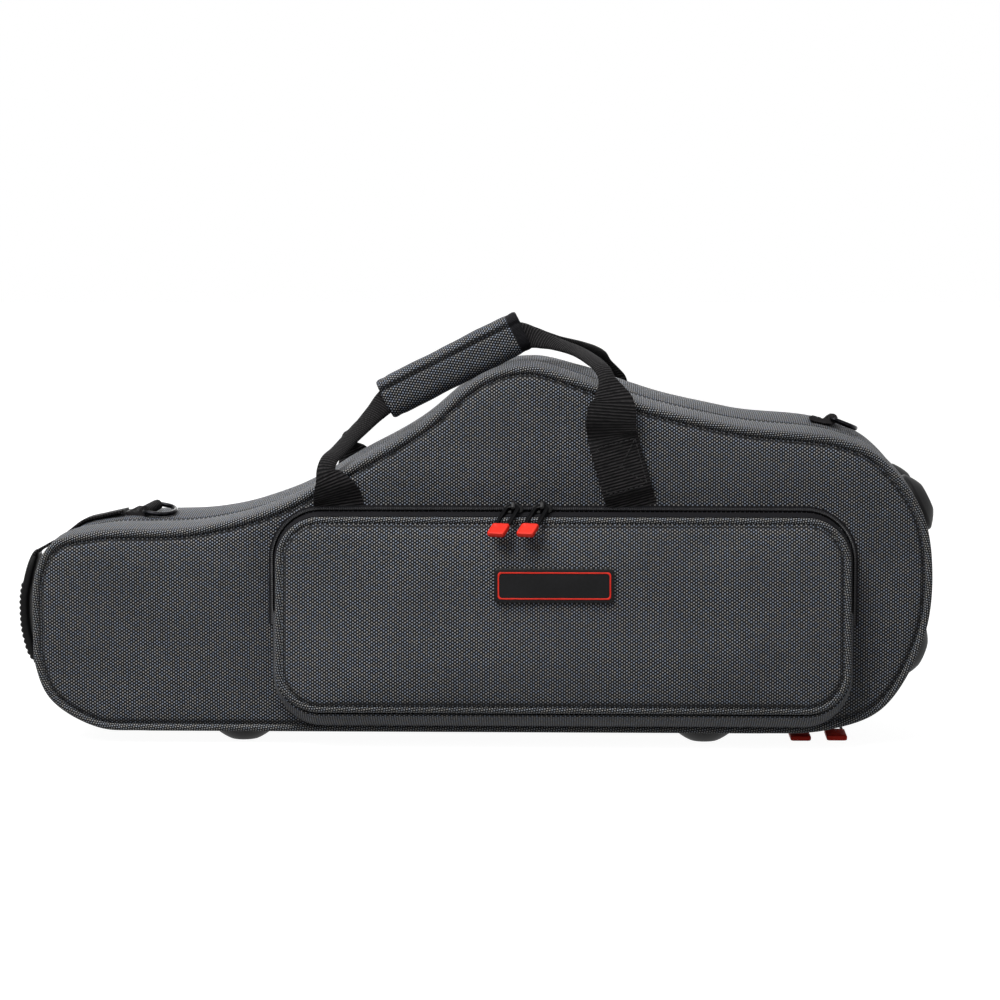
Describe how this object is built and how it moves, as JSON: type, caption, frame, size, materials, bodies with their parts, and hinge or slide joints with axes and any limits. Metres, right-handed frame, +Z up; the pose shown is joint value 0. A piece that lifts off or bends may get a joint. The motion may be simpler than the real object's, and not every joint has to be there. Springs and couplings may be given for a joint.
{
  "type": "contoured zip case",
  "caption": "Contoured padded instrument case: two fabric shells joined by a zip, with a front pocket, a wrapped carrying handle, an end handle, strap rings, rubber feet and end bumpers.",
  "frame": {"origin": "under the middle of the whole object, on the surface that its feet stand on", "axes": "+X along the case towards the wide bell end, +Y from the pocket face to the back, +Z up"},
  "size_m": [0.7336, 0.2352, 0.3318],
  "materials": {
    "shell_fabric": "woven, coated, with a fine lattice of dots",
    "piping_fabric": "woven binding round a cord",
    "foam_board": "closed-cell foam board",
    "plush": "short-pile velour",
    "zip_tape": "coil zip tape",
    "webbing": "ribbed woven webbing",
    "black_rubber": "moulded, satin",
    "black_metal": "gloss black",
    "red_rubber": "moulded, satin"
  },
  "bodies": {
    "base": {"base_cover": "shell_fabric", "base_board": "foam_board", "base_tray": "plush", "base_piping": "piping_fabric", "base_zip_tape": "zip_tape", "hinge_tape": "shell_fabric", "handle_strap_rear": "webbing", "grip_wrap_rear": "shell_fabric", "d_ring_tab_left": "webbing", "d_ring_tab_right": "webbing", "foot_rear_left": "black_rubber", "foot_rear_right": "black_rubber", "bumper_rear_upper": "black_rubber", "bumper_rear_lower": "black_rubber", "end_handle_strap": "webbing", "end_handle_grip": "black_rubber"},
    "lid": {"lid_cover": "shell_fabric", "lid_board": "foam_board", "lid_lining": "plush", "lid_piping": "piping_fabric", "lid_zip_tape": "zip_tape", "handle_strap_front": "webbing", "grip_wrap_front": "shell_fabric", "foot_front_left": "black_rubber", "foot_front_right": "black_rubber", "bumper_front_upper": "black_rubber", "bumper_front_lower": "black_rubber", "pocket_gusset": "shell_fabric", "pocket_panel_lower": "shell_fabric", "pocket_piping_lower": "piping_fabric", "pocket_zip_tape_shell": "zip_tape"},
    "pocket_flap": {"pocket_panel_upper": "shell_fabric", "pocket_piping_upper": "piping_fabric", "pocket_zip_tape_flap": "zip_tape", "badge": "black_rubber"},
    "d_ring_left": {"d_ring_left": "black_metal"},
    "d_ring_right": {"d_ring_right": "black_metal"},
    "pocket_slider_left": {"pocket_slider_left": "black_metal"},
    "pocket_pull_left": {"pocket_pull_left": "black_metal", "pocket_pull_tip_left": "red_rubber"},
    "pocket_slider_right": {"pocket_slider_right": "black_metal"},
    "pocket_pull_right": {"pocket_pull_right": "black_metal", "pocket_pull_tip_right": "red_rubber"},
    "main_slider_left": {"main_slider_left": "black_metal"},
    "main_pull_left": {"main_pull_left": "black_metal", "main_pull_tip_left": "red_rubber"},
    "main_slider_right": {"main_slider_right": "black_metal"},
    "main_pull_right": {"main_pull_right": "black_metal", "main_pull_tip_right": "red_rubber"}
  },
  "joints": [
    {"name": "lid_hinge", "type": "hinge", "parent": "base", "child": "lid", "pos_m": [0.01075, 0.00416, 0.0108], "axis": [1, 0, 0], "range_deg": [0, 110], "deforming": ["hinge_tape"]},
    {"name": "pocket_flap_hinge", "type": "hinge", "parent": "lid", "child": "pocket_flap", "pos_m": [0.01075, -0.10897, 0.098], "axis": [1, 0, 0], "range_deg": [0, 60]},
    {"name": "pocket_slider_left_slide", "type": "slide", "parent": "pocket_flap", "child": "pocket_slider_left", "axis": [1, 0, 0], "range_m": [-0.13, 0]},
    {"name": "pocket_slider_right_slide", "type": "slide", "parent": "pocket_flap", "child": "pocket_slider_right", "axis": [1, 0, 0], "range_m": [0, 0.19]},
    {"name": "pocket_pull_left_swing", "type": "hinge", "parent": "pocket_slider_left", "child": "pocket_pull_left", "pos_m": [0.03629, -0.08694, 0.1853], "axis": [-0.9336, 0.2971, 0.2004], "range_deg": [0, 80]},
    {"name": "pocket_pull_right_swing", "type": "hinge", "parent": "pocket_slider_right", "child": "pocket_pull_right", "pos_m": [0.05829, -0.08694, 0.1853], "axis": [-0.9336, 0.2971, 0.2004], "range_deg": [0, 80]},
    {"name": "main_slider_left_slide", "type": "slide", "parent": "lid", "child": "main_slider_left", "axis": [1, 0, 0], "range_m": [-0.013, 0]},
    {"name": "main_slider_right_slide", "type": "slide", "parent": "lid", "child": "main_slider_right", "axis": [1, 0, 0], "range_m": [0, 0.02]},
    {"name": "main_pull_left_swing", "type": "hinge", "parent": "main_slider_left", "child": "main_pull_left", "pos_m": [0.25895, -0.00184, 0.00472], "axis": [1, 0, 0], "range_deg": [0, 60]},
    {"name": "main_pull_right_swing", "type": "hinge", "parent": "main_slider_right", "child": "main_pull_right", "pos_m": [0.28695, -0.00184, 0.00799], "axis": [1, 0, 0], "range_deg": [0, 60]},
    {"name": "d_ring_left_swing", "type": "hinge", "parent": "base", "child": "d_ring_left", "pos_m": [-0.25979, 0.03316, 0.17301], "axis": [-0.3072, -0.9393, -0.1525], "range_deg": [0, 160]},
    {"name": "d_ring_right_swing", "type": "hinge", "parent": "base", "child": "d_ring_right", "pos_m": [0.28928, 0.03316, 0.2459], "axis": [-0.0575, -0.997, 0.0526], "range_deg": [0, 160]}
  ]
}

=====

Copy each line of the data exactly, leaving nothing out.

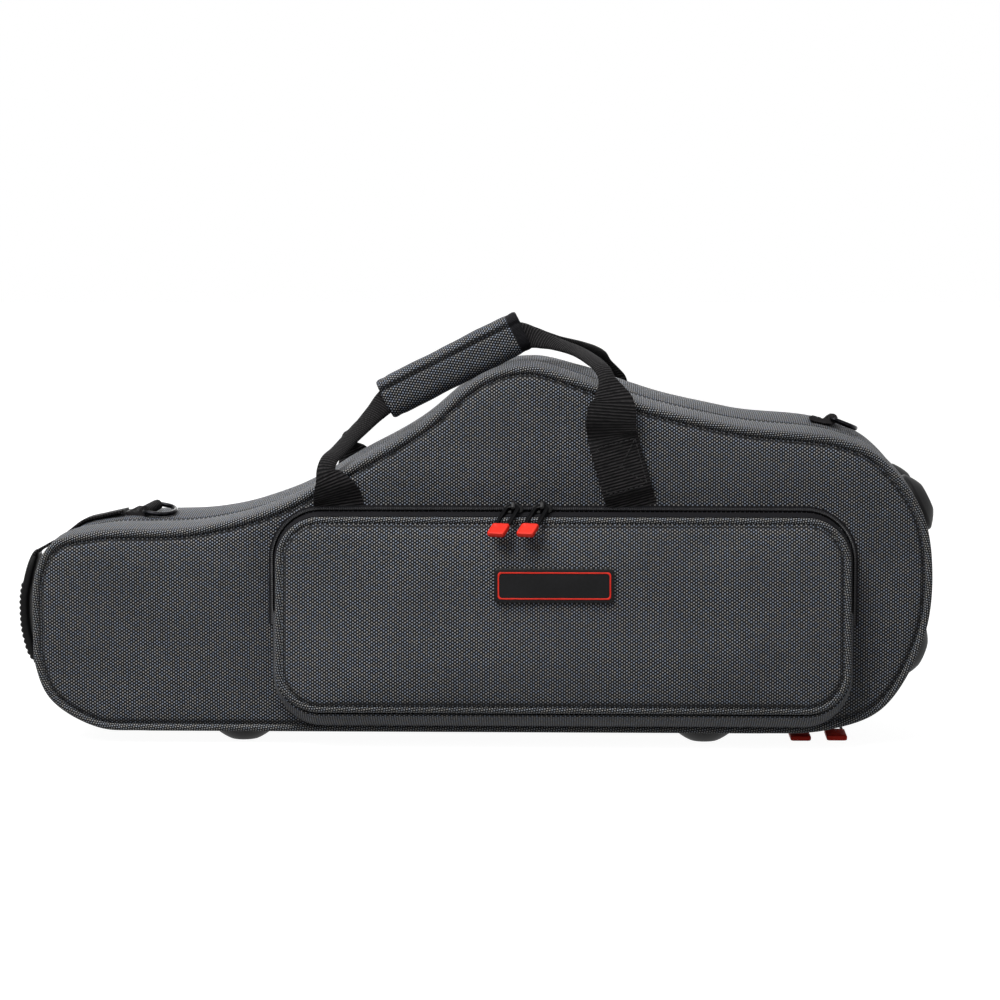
Describe how this object is built and how it moves, as JSON: type, caption, frame, size, materials, bodies with their parts, and hinge or slide joints with axes and any limits. Metres, right-handed frame, +Z up; the pose shown is joint value 0. A piece that lifts off or bends may get a joint. The motion may be simpler than the real object's, and not every joint has to be there. Springs and couplings may be given for a joint.
{
  "type": "contoured zip case",
  "caption": "Contoured padded instrument case: two fabric shells joined by a zip, with a front pocket, a wrapped carrying handle, an end handle, strap rings, rubber feet and end bumpers.",
  "frame": {"origin": "under the middle of the whole object, on the surface that its feet stand on", "axes": "+X along the case towards the wide bell end, +Y from the pocket face to the back, +Z up"},
  "size_m": [0.7336, 0.2352, 0.3318],
  "materials": {
    "shell_fabric": "woven, coated, with a fine lattice of dots",
    "piping_fabric": "woven binding round a cord",
    "foam_board": "closed-cell foam board",
    "plush": "short-pile velour",
    "zip_tape": "coil zip tape",
    "webbing": "ribbed woven webbing",
    "black_rubber": "moulded, satin",
    "black_metal": "gloss black",
    "red_rubber": "moulded, satin"
  },
  "bodies": {
    "base": {"base_cover": "shell_fabric", "base_board": "foam_board", "base_tray": "plush", "base_piping": "piping_fabric", "base_zip_tape": "zip_tape", "hinge_tape": "shell_fabric", "handle_strap_rear": "webbing", "grip_wrap_rear": "shell_fabric", "d_ring_tab_left": "webbing", "d_ring_tab_right": "webbing", "foot_rear_left": "black_rubber", "foot_rear_right": "black_rubber", "bumper_rear_upper": "black_rubber", "bumper_rear_lower": "black_rubber", "end_handle_strap": "webbing", "end_handle_grip": "black_rubber"},
    "lid": {"lid_cover": "shell_fabric", "lid_board": "foam_board", "lid_lining": "plush", "lid_piping": "piping_fabric", "lid_zip_tape": "zip_tape", "handle_strap_front": "webbing", "grip_wrap_front": "shell_fabric", "foot_front_left": "black_rubber", "foot_front_right": "black_rubber", "bumper_front_upper": "black_rubber", "bumper_front_lower": "black_rubber", "pocket_gusset": "shell_fabric", "pocket_panel_lower": "shell_fabric", "pocket_piping_lower": "piping_fabric", "pocket_zip_tape_shell": "zip_tape"},
    "pocket_flap": {"pocket_panel_upper": "shell_fabric", "pocket_piping_upper": "piping_fabric", "pocket_zip_tape_flap": "zip_tape", "badge": "black_rubber"},
    "d_ring_left": {"d_ring_left": "black_metal"},
    "d_ring_right": {"d_ring_right": "black_metal"},
    "pocket_slider_left": {"pocket_slider_left": "black_metal"},
    "pocket_pull_left": {"pocket_pull_left": "black_metal", "pocket_pull_tip_left": "red_rubber"},
    "pocket_slider_right": {"pocket_slider_right": "black_metal"},
    "pocket_pull_right": {"pocket_pull_right": "black_metal", "pocket_pull_tip_right": "red_rubber"},
    "main_slider_left": {"main_slider_left": "black_metal"},
    "main_pull_left": {"main_pull_left": "black_metal", "main_pull_tip_left": "red_rubber"},
    "main_slider_right": {"main_slider_right": "black_metal"},
    "main_pull_right": {"main_pull_right": "black_metal", "main_pull_tip_right": "red_rubber"}
  },
  "joints": [
    {"name": "lid_hinge", "type": "hinge", "parent": "base", "child": "lid", "pos_m": [0.01075, 0.00416, 0.0108], "axis": [1, 0, 0], "range_deg": [0, 110], "deforming": ["hinge_tape"]},
    {"name": "pocket_flap_hinge", "type": "hinge", "parent": "lid", "child": "pocket_flap", "pos_m": [0.01075, -0.10897, 0.098], "axis": [1, 0, 0], "range_deg": [0, 60]},
    {"name": "pocket_slider_left_slide", "type": "slide", "parent": "pocket_flap", "child": "pocket_slider_left", "axis": [1, 0, 0], "range_m": [-0.13, 0]},
    {"name": "pocket_slider_right_slide", "type": "slide", "parent": "pocket_flap", "child": "pocket_slider_right", "axis": [1, 0, 0], "range_m": [0, 0.19]},
    {"name": "pocket_pull_left_swing", "type": "hinge", "parent": "pocket_slider_left", "child": "pocket_pull_left", "pos_m": [0.03629, -0.08694, 0.1853], "axis": [-0.9336, 0.2971, 0.2004], "range_deg": [0, 80]},
    {"name": "pocket_pull_right_swing", "type": "hinge", "parent": "pocket_slider_right", "child": "pocket_pull_right", "pos_m": [0.05829, -0.08694, 0.1853], "axis": [-0.9336, 0.2971, 0.2004], "range_deg": [0, 80]},
    {"name": "main_slider_left_slide", "type": "slide", "parent": "lid", "child": "main_slider_left", "axis": [1, 0, 0], "range_m": [-0.013, 0]},
    {"name": "main_slider_right_slide", "type": "slide", "parent": "lid", "child": "main_slider_right", "axis": [1, 0, 0], "range_m": [0, 0.02]},
    {"name": "main_pull_left_swing", "type": "hinge", "parent": "main_slider_left", "child": "main_pull_left", "pos_m": [0.25895, -0.00184, 0.00472], "axis": [1, 0, 0], "range_deg": [0, 60]},
    {"name": "main_pull_right_swing", "type": "hinge", "parent": "main_slider_right", "child": "main_pull_right", "pos_m": [0.28695, -0.00184, 0.00799], "axis": [1, 0, 0], "range_deg": [0, 60]},
    {"name": "d_ring_left_swing", "type": "hinge", "parent": "base", "child": "d_ring_left", "pos_m": [-0.25979, 0.03316, 0.17301], "axis": [-0.3072, -0.9393, -0.1525], "range_deg": [0, 160]},
    {"name": "d_ring_right_swing", "type": "hinge", "parent": "base", "child": "d_ring_right", "pos_m": [0.28928, 0.03316, 0.2459], "axis": [-0.0575, -0.997, 0.0526], "range_deg": [0, 160]}
  ]
}